Being one of the greatest kickers of all-time means doing your job well for an extended period of time while also accomplishing feats along the way that make you a household name.
10 Greatest Kickers in NFL History
10. John Carney
Tampa Bay 1988-89; Los Angeles Rams 1990, San Diego 1990-2000; New Orleans 2001-06,’09-10; Jacksonville 2007; Kansas City 2007; New York Giants 2008
All-Pro (1994), 2-time Pro Bowler
Super Bowl XLIV champion (Saints)
Career success rates: 82.4 percent FG (478 made), 98.4 percent PAT
2,062 career points in 302 games (23 seasons)
Carney was the ultimate journeyman, but he got the job done at a high level at every stop in his career.
9. Matt Stover
New York Giants 1990; Cleveland 1991-95; Baltimore 1996-2008; Indianapolis 2009
All-Pro, Pro Bowl (2000)
Super Bowl XXV (Giants), XXXV (Ravens) champion
Career success rates: 83.7 percent FG (471 made), 99.5 percent PAT
2,004 career points in 297 games (19 seasons)
Stover made his name with the Ravens. As great as the defenses he shared a locker room with were, he was about as good as a kicker can be for the PAT.
8. Jason Elam
Denver 1993-2007; Atlanta 2008-09
3-time All-Pro, 3-time Pro Bowler
Super Bowl XXXII, XXXIII champion (Broncos)
Career success rates: 80.7 percent FG (436 made); 99.4 percent PAT
1,983 career points in 263 games (17 seasons)
Elam was one of the most prolific kickers of his era. He also owns the second-longest field goal in NFL history (63 yards).
7. Jason Hanson
All-Pro (1997), 2-time Pro Bowler
Career success rates: 82.4 percent FG (495 made), 98.8 percent PAT
2,150 career points in 327 games (21 seasons)
It doesn't matter what sport or position you play, you are probably doing it right when the same team holds on to you for 20 years. Hanson is the only kicker to ever be named Offensive Rookie of the Year by the Pro Football Writers Association.
6. Gary Anderson
Pittsburgh 1982-94; Philadelphia 1995-96; San Francisco 1997; Minnesota 1998-2002; Tennessee 2003-04
2-time first-team All-Pro, 4-time Pro Bowler
Career success rates: 80.1 percent FG (538 made); 99.2 percent PAT
2,434 career points in 353 games (23 seasons)
Anderson is quite simply the greatest kicker in the history of the greatest franchise of the Super Bowl era. For his troubles, the Steelers retired his No. 1 jersey.
5. Stephen Gostkowski
New England 2006-Present
2-time first-team All-Pro, 4-time Pro Bowler
Super Bowl XLIX, LI champion (Patriots)
Career success rates: 87.6 percent FG (340 made), 99 percent PAT
1,613 career points in 184 games (12 seasons)
Gostkowski could finish his career as the greatest kicker who ever lived.

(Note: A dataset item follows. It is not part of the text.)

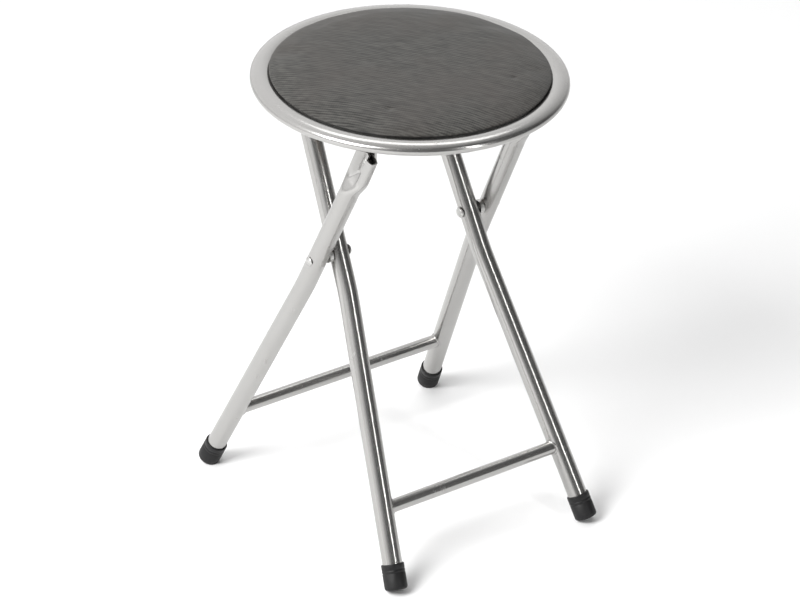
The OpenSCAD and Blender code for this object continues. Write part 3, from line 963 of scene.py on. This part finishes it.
def seat_hem():
    """The cover's edge, drawn tight round the board, gathered in small pleats and trimmed under it.
    Its outline runs down the side, in under the board, round the trimmed edge and back out."""
    board_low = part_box("seat_board")[0].z
    under = board_low + 0.12 * MM
    pleats = hem_pleats()
    loops = []
    for i in range(HEM_LOOPS):
        angle = 2 * math.pi * i / HEM_LOOPS
        fold = sum(h * math.exp(-(((angle - at) / w) ** 2)) for at, h, w in pleats)
        trim = 0.9 * MM * noise.noise(Vector((math.cos(angle), math.sin(angle), 0)) * 5)
        inner = HEM_IN + 1.2 * MM + trim
        outline = [
            (PAD_SIDE_R - 0.6 * MM, board_low + 6 * MM),
            (PAD_SIDE_R, board_low + 4 * MM),
            (PAD_SIDE_R, board_low + 1.6 * MM),
            (PAD_SIDE_R - 0.4 * MM, board_low + 0.7 * MM),
            (PAD_SIDE_R - 1.2 * MM, under + (0.25 - 0.2 * fold) * MM),
            (PAD_SIDE_R - 3 * MM, under + (0.5 - 0.5 * fold) * MM),
            (PAD_SIDE_R - 8 * MM, under + (0.6 - 0.45 * fold) * MM),
            (inner + 2 * MM, under + (0.55 - 0.2 * fold) * MM),
            (inner, under + 0.4 * MM),
            (inner, under + 0.8 * MM),
            (PAD_SIDE_R - 2 * MM, under + 0.82 * MM),
            (PAD_SIDE_R - 1 * MM, board_low + 6 * MM),
        ]
        loops.append([about_seat(angle, r, z) for r, z in outline])
    obj = skin("seat_cover_hem", loops, closed=True, crease=70)
    finish_piece(obj, "seat", "pad_vinyl", VINYL)


seat_pad()
seat_hem()

# ---------------------------------------------------------------- CAD nodes that stay

STAY = {
    "scissor_spacer_left": ZINC,
    "scissor_spacer_right": ZINC,
    "seat_washer_left": ZINC,
    "seat_washer_right": ZINC,
    "seat_rail_left": SILVER,
    "seat_rail_right": SILVER,
    "seat_board": PLYWOOD,
    "catch_clip_left": NYLON,
    "catch_clip_right": NYLON,
    "rail_screws": ZINC,
    "clip_screws": ZINC,
    "cover_staples": ZINC,
}
for name, material in STAY.items():
    for slot in frame["nodes"][name].material_slots:
        slot.material = material

# ---------------------------------------------------------------- floor and light


FLOOR_HALF = 9.0
DARK_SIDE = (0.36, -0.89, 0.27)


def floor():
    """A wide pale floor."""
    corners = [(-1, -1), (1, -1), (1, 1), (-1, 1)]
    mesh = bpy.data.meshes.new("floor")
    mesh.from_pydata([(x * FLOOR_HALF, y * FLOOR_HALF, 0) for x, y in corners], [], [(0, 1, 2, 3)])
    obj = bpy.data.objects.new("floor", mesh)
    bpy.context.scene.collection.objects.link(obj)
    m = Nodes("pale_floor", Roughness=0.9, Specular_IOR_Level=0.1)
    m.set("Base Color", (0.94, 0.94, 0.94, 1))
    mesh.materials.append(m.material)


def area_light(name, position, target, size, power, size_y=None):
    """A rectangular light aimed at a target; it is square where size_y is left out."""
    data = bpy.data.lights.new(name, "AREA")
    data.shape = "RECTANGLE"
    data.size = size
    data.size_y = size_y or size
    data.energy = power
    obj = bpy.data.objects.new(name, data)
    obj.location = position
    aim = Vector(target) - Vector(position)
    obj.rotation_euler = aim.to_track_quat("-Z", "Y").to_euler()
    bpy.context.scene.collection.objects.link(obj)


def studio():
    """A white surround, bright behind the stool and dark to the front right of it."""
    world = bpy.data.worlds.new("studio")
    world.use_nodes = True
    tree = world.node_tree
    background = tree.nodes["Background"]
    direction = tree.nodes.new("ShaderNodeTexCoord").outputs["Generated"]
    toward = tree.nodes.new("ShaderNodeVectorMath")
    toward.operation = "DOT_PRODUCT"
    tree.links.new(direction, toward.inputs[0])
    toward.inputs[1].default_value = DARK_SIDE
    ramp = tree.nodes.new("ShaderNodeMapRange")
    ramp.interpolation_type = "SMOOTHSTEP"
    tree.links.new(toward.outputs["Value"], ramp.inputs["Value"])
    ramp.inputs["From Min"].default_value = -0.5
    ramp.inputs["From Max"].default_value = 0.75
    ramp.inputs["To Min"].default_value = 1.2
    ramp.inputs["To Max"].default_value = 0.08
    tree.links.new(ramp.outputs[0], background.inputs["Strength"])
    background.inputs["Color"].default_value = (1, 1, 1, 1)
    bpy.context.scene.world = world


floor()
studio()
area_light("key", position=(-2.3, -0.2, 2.2), target=(0, 0, 0.3), size=1.5, power=105)
area_light("back", position=(0.9, 1.2, 2.75), target=(0, 0, 0.4), size=1.6, power=9, size_y=0.5)
area_light("strip", position=(0.45, -2.6, 1.3), target=(0, 0, 0.3), size=0.12, power=17, size_y=2.4)
bpy.context.scene.view_settings.view_transform = "Standard"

The only thing he's really missing is some of those high-profile moments. He missed a couple of kicks in Super Bowl LII, which certainly didn't help his cause. He still holds the NFL record for most consecutive PATs made with 523.
4. Adam Vinatieri
New England 1996-2005; Indianapolis Colts 2006-Present
3-time first-team All-Pro, 3-time Pro Bowler
Super Bowl XXXVI, XXXVIII, XXXIX (Patriots) and XLI (Colts) champion
Career success rates: 84.3 percent FG (559 made), 98.2 percent PAT
2,487 career points in 337 games (22 seasons)
Vinatieri is arguably the most famous kicker in NFL history, thanks to the three field goals that sealed Super Bowl wins for New England three different times and one miraculous kick in snowy Foxboro to beat the Raiders in the "Tuck Rule Game." He also needs just 58 points to surpass Morten Andersen as the NFL's all-time leading scorer.
3. George Blanda
Chicago 1949, ‘50-58; Baltimore Colts 1950; Houston Oilers 1960-66; Oakland 1967-75
4-time AFL All-Star
1961 AFL MVP, 1970 NFL MVP (Bert Bell Award)
Career success rates: 52.4 percent FG (335 made); 98.3 percent PAT
2,002 career points in 340 games (26 seasons)
Pro Football Hall of Fame, Class of 1981
Blanda was as good as a passer as he was a kicker, once tossing seven touchdowns in a single game. He played professional football in four different decades. He has kicked more extra points than any player in pro football history and is the kicker on the All-Time All-AFL Team.
2. Morten Andersen
New Orleans 1982-94; Atlanta 1995-2000, ’06-07; New York Giants 2001; Kansas City 2002-03; Minnesota 2004
6-time All-Pro, 7-time Pro Bowler
Career success rates: 79.6 percent FG (565 made), 98.8 percent PAT
2,544 career points in 382 games (25 seasons)
Pro Football Hall of Fame, Class of 2017
Andersen was the premier kicker throughout the 1980s. It was his longevity that made him a legend that kicked in three different decades.
1. Lou Groza
Cleveland 1946-59, ‘61-67
4-time first-team All-Pro, 9-time Pro Bowler
4-time NFL champion (1950, ’54-55, ‘64)
Career success rates: 54.9 percent FG (264 made), 97.2 percent PAT
1,608 career points in 268 games (21 seasons)
Pro Football Hall of Fame, Class of 1974
Groza's career wasn't about the stats. It was about him revolutionizing the kicking game. He was the first kicker to be considered a threat to put points on the board from 40-50 yards out. The Hall of Famer raised the bar for kickers. Today, the Lou Groza Award is given to college football's top placekicker.